The Feathers moved to Los Angeles when Lorraine was 12. At 18, after two years as a theater arts major at L.A. City College, she returned to New York to pursue an acting career.


Some touring, off-Broadway work and the Broadway show Jesus Christ Superstar followed, interspersed with countless waitressing jobs up and down Manhattan’s West Side.


Frequently unemployed, and discouraged by more than one restaurateur from pursuing a career in the food service industry, Lorraine decided to try singing. She began working with various jazz and Top 40 bands in and around New York. She sang backup for Petula Clark and Grand Funk Railroad, and finally put her own act together, eventually moving back to L.A., where she sang at local jazz clubs. Soon after, she joined producer Richard Perry’s vocal trio Full Swing, and recorded three albums with the group. It was for the first of these projects that she started writing lyrics, initially to preexisting big band swing tunes.  


When Full Swing dissolved, Lorraine focused on lyric-writing, first for other artists’ recordings and then for film and television (My Little Pony, Dinosaurs, The Princess Diaries 2, All Dogs Go to Heaven). Her lyrics for animation, and one written for the Olympics, received a total of seven Emmy nominations. 


In the late ’90s, Lorraine decided to try creating material for herself to record as a solo artist. She has released twelve albums since that time. Her 2001 project, New York City Drag, consisted of stride piano pieces by Fats Waller with Lorraine’s lyrics. She and New York animator George Griffin produced a cartoon based on the opening track, You’re Outa Here (https://vimeo.com/30809385), that was accepted at several dozen film festivals and won the Best Video award at the South Beach Animation Festival. She also recorded an album of Ellington instrumentals with her added words. Gradually, she transitioned into writing with living jazz composers based in Los Angeles.


Lorraine’s 2010 release, Ages, brought Lorraine her first Grammy nomination, in the Best Jazz Vocal Album category. Her next album, a Gothic collection of fables entitled Tales of the Unusual, earned a 2012 nomination for co-writer Shelly Berg’s arrangement of the Feather/Berg X Files song “Out There.” Attachments, 2014,was nominated for Best Jazz Vocal Album. Her albums’ fourth and fifth nominations (Best Jazz Vocal Album, and Shelly Berg’s arrangement of “Be My Muse”), came in 2015, for Flirting with Disaster.

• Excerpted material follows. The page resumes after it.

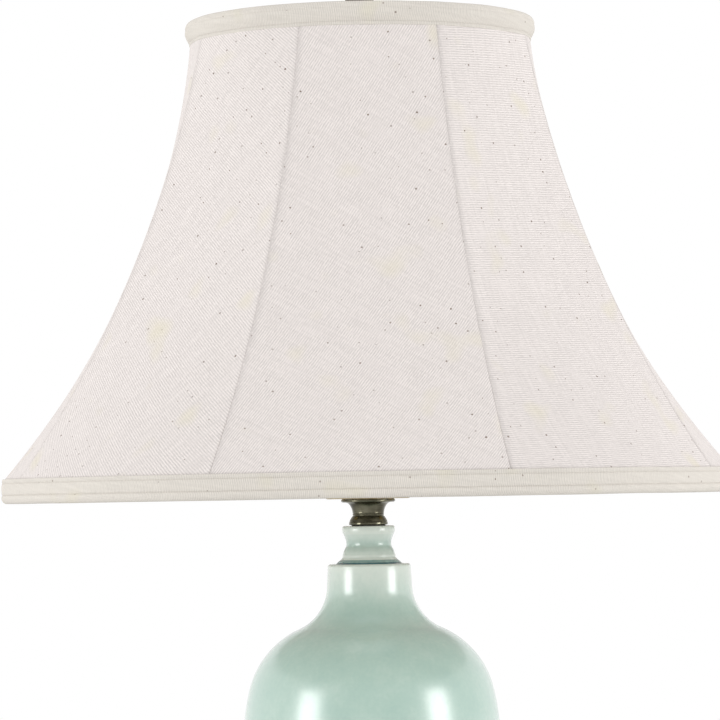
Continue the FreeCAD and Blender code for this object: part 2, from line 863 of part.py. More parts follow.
def make_panel(first, last, inset, thickness):
    """Thin solid of one panel or gore: two smooth faces joined by ruled edges."""
    outer = cloth_face(first, last, inset)
    inner = cloth_face(first, last, inset + thickness)
    faces = [outer.toShape(), inner.toShape()]
    for pick in ("u0", "u1", "v0", "v1"):
        rails = []
        for surface in (outer, inner):
            low_u, high_u, low_v, high_v = surface.bounds()
            if pick == "u0":
                rails.append(surface.uIso(low_u).toShape())
            if pick == "u1":
                rails.append(surface.uIso(high_u).toShape())
            if pick == "v0":
                rails.append(surface.vIso(low_v).toShape())
            if pick == "v1":
                rails.append(surface.vIso(high_v).toShape())
        faces.append(Part.makeRuledSurface(rails[0], rails[1]))
    shell = Part.makeShell(faces)
    shell.sewShape()
    solid = Part.makeSolid(shell)
    if solid.Volume < 0:
        solid.reverse()
    return solid


def make_top_ring():
    return Part.makeTorus(top_ring_spread, top_ring_radius, FreeCAD.Vector(0, 0, top_ring_level))


def make_bottom_ring():
    return Part.makeTorus(bottom_ring_spread, bottom_ring_radius, FreeCAD.Vector(0, 0, bottom_ring_level))


def make_rib(top_ring, bottom_ring):
    """Rib under a seam: a long arc with a short foot that meets the bottom ring."""
    places = [around(*on_seam(share, rib_inset)) for share in (0.0, 0.5, 1.0)]
    curve = Part.Arc(*places)
    start_heading = curve.tangent(curve.FirstParameter)[0]
    rib = swept(Part.Wire(curve.toShape()), rib_radius, places[0], start_heading)
    bearing = on_seam(1.0, rib_inset)[1]
    reach = around(bottom_ring_spread, bearing, bottom_ring_level) - places[2]
    rib = rib.fuse(Part.makeSphere(rib_radius + rib_bead, places[2]))
    rib = rib.fuse(Part.makeCylinder(rib_radius, reach.Length, places[2], reach))
    return rib.cut(top_ring).cut(bottom_ring)


def largest_solid(shape):
    return max(shape.Solids, key=lambda solid: solid.Volume)


def make_arms(radius):
    """Spider arms of a given wire radius: flush with the washer's top, then rising to the top ring."""
    middle = spider_arm_level
    bend = 14.0
    rise = FreeCAD.Vector(top_ring_spread - spider_flat, 0, top_ring_level - middle)
    slope = math.atan2(rise.z, rise.x)
    setback = bend * math.tan(slope / 2)
    elbow = FreeCAD.Vector(spider_flat, 0, middle)
    before = elbow - FreeCAD.Vector(setback, 0, 0)
    after = elbow + FreeCAD.Vector(math.cos(slope), 0, math.sin(slope)) * setback
    halfway = before + FreeCAD.Vector(math.sin(slope / 2), 0, 1 - math.cos(slope / 2)) * bend
    inner_end = FreeCAD.Vector(spider_washer_radius - 2.0, 0, middle)
    path = Part.Wire([
        Part.makeLine(inner_end, before),
        Part.Arc(before, halfway, after).toShape(),
        Part.makeLine(after, FreeCAD.Vector(top_ring_spread, 0, top_ring_level)),
    ])
    arm = swept(path, radius, inner_end, x_axis)
    bearing = on_seam(0.0, 0.0)[1] - 90
    return [rotated(arm, bearing + 360.0 / spider_arms * number) for number in range(spider_arms)]


def make_spider(top_ring):
    """Washer on the harp's seat with its arms welded to the top ring."""
    spider = ring(spider_washer_radius, stud_radius + running_gap, harp_seat, spider_top)
    for arm in make_arms(spider_wire_radius):
        spider = spider.fuse(arm)
    keep_clear = rod(hub_radius + free_gap, harp_seat - hub_height, harp_seat)
    return largest_solid(spider.cut(top_ring).cut(keep_clear))


# ---------------------------------------------------------------- trims and finial


def make_top_trim():
    """Folded band over the top ring, its inner leg notched around the spider's arms."""
    outer = seam_top_radius + 2.8
    inner = top_ring_spread - top_ring_radius - trim_thickness - 0.3
    middle = (outer + inner) / 2
    trim = turned(
        (outer, shade_top - top_trim_height),
        (outer, shade_top - 2.6),
        ((middle, shade_top), (inner, shade_top - 2.6)),
        (inner, shade_top - top_trim_height * 0.8),
        (inner + trim_thickness, shade_top - top_trim_height * 0.8),
        (inner + trim_thickness, shade_top - 3.0),
        ((middle, shade_top - trim_thickness), (outer - trim_thickness, shade_top - 3.0)),
        (outer - trim_thickness, shade_top - top_trim_height),
    )
    for arm in make_arms(spider_wire_radius + slip_gap):
        trim = trim.cut(arm)
    return largest_solid(trim)


def make_bottom_trim():
    """Folded band around the bottom ring, with its roll at the lower edge."""
    outer = seam_bottom_radius + trim_gap + 1.1
    inner = bottom_ring_spread - bottom_ring_radius - 2 * trim_thickness
    middle = (outer + inner) / 2
    return turned(
        (outer - trim_thickness, shade_bottom + bottom_trim_height),
        (outer - trim_thickness, shade_bottom + 3.0),
        ((middle, shade_bottom + trim_thickness), (inner + trim_thickness, shade_bottom + 3.0)),
        (inner + trim_thickness, shade_bottom + bottom_trim_height * 0.7),
        (inner, shade_bottom + bottom_trim_height * 0.7),
        (inner, shade_bottom + 2.6),
        ((middle, shade_bottom), (outer, shade_bottom + 2.6)),
        (outer, shade_bottom + bottom_trim_height),
    )


def make_finial():
    """Turned finial screwed on the stud: foot, stem, ring, ball and tip."""
    low = spider_top + finial_gap
    depth = stud_height - spider_thickness + 1.5
    tall = finial_height - finial_gap
    tip = 4.0
    tip_centre = (0, low + tall - tip)
    return turned(
        (stud_radius + running_gap, low),
        (8.0, low),
        ((8.5, low + 1.0), (8.0, low + 2.0)),
        ((5.2, low + 3.6), (4.6, low + 7.0)),
        (4.9, low + depth),
        ((6.4, low + depth + 1.4), (4.9, low + depth + 2.8)),
        ((3.6, low + 0.36 * tall), (4.2, low + 0.44 * tall)),
        ((10.0, low + 0.62 * tall), (4.4, low + 0.81 * tall)),
        (3.2, low + 0.86 * tall),
        on_arc(tip_centre, tip, -30),
        (on_arc(tip_centre, tip, 30), on_arc(tip_centre, tip, 90)),
        (0, low + depth),
        (stud_radius + running_gap, low + depth),
    )


# ---------------------------------------------------------------- build and export


def make_nodes():
    nodes = {
        "felt_pad": make_felt_pad(),
        "base": make_base(),
        "outlet_bushing": make_outlet_bushing(),
        "base_washer": make_base_washer(),
        "lock_washer": make_lock_washer(),
        "pipe_nut": make_pipe_nut(),
        "lamp_pipe": make_lamp_pipe(),
        "base_gasket": make_base_gasket(),
        "jar_body": make_jar(),
        "neck_seat": make_neck_seat(),
        "brass_neck": make_brass_neck(),
        "harp_saddle": make_saddle(),
        "harp_wire": make_harp_wire(),
        "harp_stud": make_harp_stud(),
        "harp_sleeve_left": make_sleeve(-1),
        "harp_sleeve_right": make_sleeve(1),
        "socket_cap": make_socket_cap(),
        "socket_set_screw": make_set_screw(),
        "socket_shell": make_socket_shell(),
        "socket_liner": make_socket_liner(),
        "socket_block": make_socket_block(),
        "terminal_screws": make_terminal_screws(),
        "screw_shell": make_screw_shell(),
        "centre_contact": make_centre_contact(),
        "switch_knob": make_switch_knob(),
        "bulb_contact": make_bulb_contact(),
        "bulb_cap": make_bulb_cap(),
        "bulb_glass": make_bulb_glass(),
        "shade_top_ring": make_top_ring(),
        "shade_bottom_ring": make_bottom_ring(),
        "shade_top_trim": make_top_trim(),
        "shade_bottom_trim": make_bottom_trim(),
        "finial": make_finial(),
    }
    nodes["shade_spider"] = make_spider(nodes["shade_top_ring"])
    rib = largest_solid(make_rib(nodes["shade_top_ring"], nodes["shade_bottom_ring"]))
    panel = make_panel(0.0, 1.0, 0.0, cover_thickness)
    gore_lining = make_panel(0.035, 0.98, lining_inset, lining_thickness)
    for number in range(panel_count):
        nodes["shade_rib_%d" % (number + 1)] = rotated(rib, gore * number)
        nodes["shade_panel_%d" % (number + 1)] = rotated(panel, gore * number)
    gores = [rotated(gore_lining, gore * number) for number in range(panel_count)]
    nodes["shade_lining"] = Part.Compound(gores)
    return nodes


os.makedirs("parts", exist_ok=True)
for name, shape in make_nodes().items():
    shape.exportStep("parts/%s.step" % name)
    bounds = shape.BoundBox
    print("%-20s valid %s solids %d volume %9.1f z %.1f to %.1f" % (
        name, shape.isValid(), len(shape.Solids), shape.Volume, bounds.ZMin, bounds.ZMax))
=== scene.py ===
import bpy
import json
import math
from mathutils import Matrix, Vector, noise


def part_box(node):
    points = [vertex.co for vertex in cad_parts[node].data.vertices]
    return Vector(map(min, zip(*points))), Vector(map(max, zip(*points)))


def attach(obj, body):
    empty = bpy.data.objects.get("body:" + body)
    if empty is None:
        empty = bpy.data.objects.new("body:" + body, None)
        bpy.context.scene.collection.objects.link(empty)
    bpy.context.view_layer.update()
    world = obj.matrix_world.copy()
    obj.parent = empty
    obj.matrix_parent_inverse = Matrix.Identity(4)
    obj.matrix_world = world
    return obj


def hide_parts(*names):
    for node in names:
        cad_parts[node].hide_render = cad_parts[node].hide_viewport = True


# Ginger jar lamp in metres, +Z up, front towards -Y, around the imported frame.

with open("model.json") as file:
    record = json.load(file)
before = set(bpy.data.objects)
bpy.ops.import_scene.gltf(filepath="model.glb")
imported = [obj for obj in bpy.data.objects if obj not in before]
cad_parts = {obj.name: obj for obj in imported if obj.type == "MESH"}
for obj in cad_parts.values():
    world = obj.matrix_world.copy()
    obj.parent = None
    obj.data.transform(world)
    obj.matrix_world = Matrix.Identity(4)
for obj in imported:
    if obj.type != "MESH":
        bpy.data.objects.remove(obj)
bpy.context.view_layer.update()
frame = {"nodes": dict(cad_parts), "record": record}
nodes = frame["nodes"]
MM = 0.001

# ---------------------------------------------------------------- places read from the frame

jar_low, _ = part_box("jar_body")
neck_low, neck_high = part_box("brass_neck")
_, top_trim_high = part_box("shade_top_trim")
bottom_trim_low, bottom_trim_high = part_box("shade_bottom_trim")
panel_low, panel_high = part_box("shade_panel_1")
_, felt_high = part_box("felt_pad")

JAR_BOTTOM = jar_low[2]
SHADE_TOP = top_trim_high[2]
SHADE_BOTTOM = bottom_trim_low[2]
TOP_TRIM_RADIUS = top_trim_high[0]
BOTTOM_TRIM_RADIUS = bottom_trim_high[0]

# ---------------------------------------------------------------- sizes of the shade's cloth

PANELS = 8
GORE = 360.0 / PANELS
SEAM_ANGLES = (-19.6, -21.7, -23.7)     # degrees of the first seam at top, waist and bottom
SEAM_TOP_RADIUS = 107.0 * MM
SEAM_WAIST_RADIUS = 150.75 * MM
SEAM_BOTTOM_RADIUS = 226.9 * MM
SEAM_WAIST_DROP = 148.8 * MM            # below the shade's top edge
SEAM_TOP = panel_high[2]
SEAM_BOTTOM = panel_low[2]
SEAM_WAIST = SHADE_TOP - SEAM_WAIST_DROP
FLATTEST = 0.42                         # share of the seam where the panels are flattest
LEAST_ROUND = 0.12
COVER = 0.9 * MM
LINING_INSET = 4.0 * MM
LINING = 0.6 * MM
LINING_TOP = 0.02                       # shares of the seam where the lining starts and ends
LINING_END = 0.985
LINING_GRAIN = 2
GRAINS = (59, 2, 62, -35, 57, -4, 64, -37)      # degrees that each panel's lines climb

# ---------------------------------------------------------------- small helpers


def arc_points(start, via, end, count):
    """Points after start on the arc through three (r, z) points."""
    ax, ay = start
    bx, by = via
    cx, cy = end
    a_square = ax * ax + ay * ay
    b_square = bx * bx + by * by
    c_square = cx * cx + cy * cy
    d = 2 * (ax * (by - cy) + bx * (cy - ay) + cx * (ay - by))
    centre_r = (a_square * (by - cy) + b_square * (cy - ay) + c_square * (ay - by)) / d
    centre_z = (a_square * (cx - bx) + b_square * (ax - cx) + c_square * (bx - ax)) / d
    radius = math.hypot(ax - centre_r, ay - centre_z)
    first = math.atan2(ay - centre_z, ax - centre_r)
    middle = math.atan2(by - centre_z, bx - centre_r)
    last = math.atan2(cy - centre_z, cx - centre_r)
    turn = 2 * math.pi
    forward = (last - first) % turn
    if (middle - first) % turn > forward:
        forward -= turn
    points = []
    for step in range(1, count + 1):
        angle = first + forward * step / count
        points.append((centre_r + radius * math.cos(angle), centre_z + radius * math.sin(angle)))
    return points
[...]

Lorraine and her longtime co-writer Eddie Arkin were asked by Warren Beatty to create a song for his long-gestating Howard Hughes film, which came out in November of 2016. Their song, “The Rules Don’t Apply,”  was sung by Lily Collins in the movie several  times, and became the film’s title (Rules Don’t Apply). It received a Critics’ Choice Award nomination.


Lorraine’s 2018 release was Math Camp. She is in the midst of recording an album for 2021, entitled My Own Particular Life, produced with Eddie Arkin. Her collaborators on MOPL are Arkin, Russell Ferrante, Shelly Berg and Dave Grusin. Lorraine is also currently collaborating with composer Nan Schwartz on two musicals in development: In the Wash (Le Lavoir aux Cancans) for French producer Kat De Blois ( showcased in Paris in late 2019), and The Grammarians, based on Cathleen Schine’s novel - a New York Times pick for notable books of 2019.


Lorraine has lived in Rochester, NY, since 2019, with her cat Albert Einstein.